Still, Hanslip brings her own strong stamp to bear – she is good at the oddly troubled passages in the opening, is warm and certainly communicative in the slow movement, clearly enjoys the rather salon confection that is the Canzonetta with its viola counter-theme and fine sense of caprice. So too in the finale where she treats the material on its own terms, neither inflating it nor skating over it.
 
The Second Concerto followed five years later. Though the earlier work certainly lacks for little in post-Mendelssohnian virtuosity the Second Concerto announces its credential from the start with a pulsing scalar run for the soloist. Godard though always manages to balance strong technical demands – he’d been a violin prodigy – with ingratiating lyricism. And this is certainly served up here – the tunes have a real charm to them, and an enviable facility as well. If only Godard hadn’t unleashed a far-too-early cadenza in the first movement – always a sign of problems. Hanslip relishes the cantilena of the slow movement, which she plays with adroit lyricism and well distributed tonal resources – excellent dynamics toward the end as well as tonal breadth.
 
The Scènes Poétiques are picture postcard sweet, pastel shaded and a touch generic. This is Light Music of course but it does afford some excellent opportunities for the wind principals of the Slovak State Philharmonic to shine, especially in the second sketch, Dans les champs.
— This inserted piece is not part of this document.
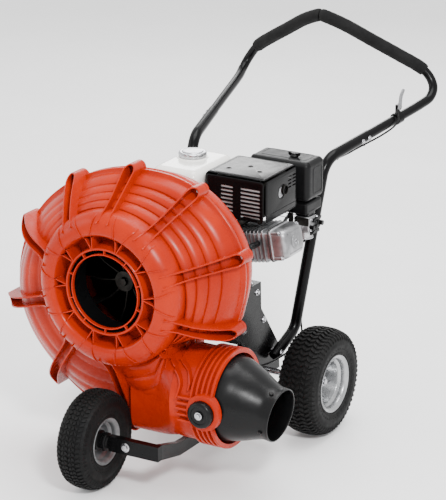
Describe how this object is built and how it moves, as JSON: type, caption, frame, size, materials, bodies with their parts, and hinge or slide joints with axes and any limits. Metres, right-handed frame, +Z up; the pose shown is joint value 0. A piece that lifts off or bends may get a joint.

The pick of the four is the beautiful third – Sur la montagne - with its effulgent tune, excellent and evocative horn writing and stirring tune.
 
Despite the rather unhelpful acoustic this is still an enjoyable disc and it restores the two violin works in particular to wider prominence than has perhaps been the case for a century or so. Godard didn’t run to great profundity and some of his orchestral accompanying figures tend to churn along without doing anything much but he was a melodist of real charm and these three works attest to a virtue too often overlooked.